John Poole

Personal information
- Full name: John Smith Poole
- Date of birth: 1892
- Place of birth: Codnor, England
- Date of death: 23 March 1967 (aged 74)
- Place of death: Whitwell, England
- Height: 5 ft 10 in (1.78 m)
- Position: Centre half

Senior career*
- Years: Team / Apps / (Gls)
- Sutton United (Notts)
- Sutton Junction
- 1914–1919: Nottingham Forest / 0 / (0)
- 1919–1924: Sunderland / 144 / (1)
- 1924–1930: Bradford City / 97 / (0)

Managerial career
- 1938–1944: Mansfield Town

= John Poole (footballer, born 1892) =

English footballer and manager

John Smith Poole (1892–1967) was an English footballer who played for Sunderland and Bradford City, who later became a trainer of the latter. He was born in Codnor.
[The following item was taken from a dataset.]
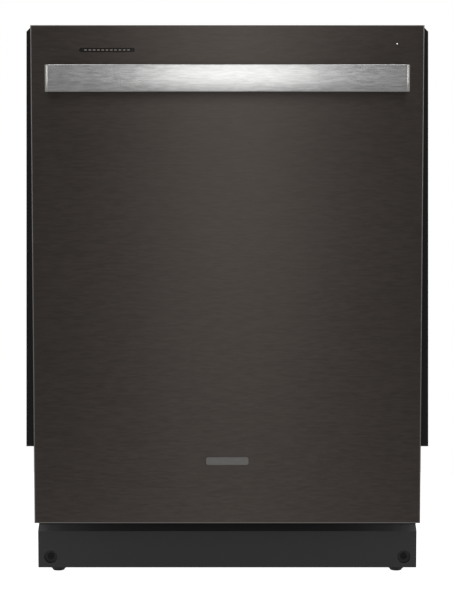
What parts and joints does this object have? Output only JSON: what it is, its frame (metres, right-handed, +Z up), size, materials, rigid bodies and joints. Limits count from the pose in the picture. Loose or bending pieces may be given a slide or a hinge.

After retiring from playing he had a lengthy spell as manager of Mansfield Town.

==Career==
Poole played for Sutton United (Notts) and Sutton Junction before signing for Nottingham Forest, but he failed to break into their first team. With the outbreak of World War I he began appearing as a guest player for Sheffield United. After the war he signed for Sunderland where he made his Football League début before finishing his playing career at Bradford City.

==Managerial career==
After retiring from playing he became coach at Bradford before becoming manager of Mansfield Town.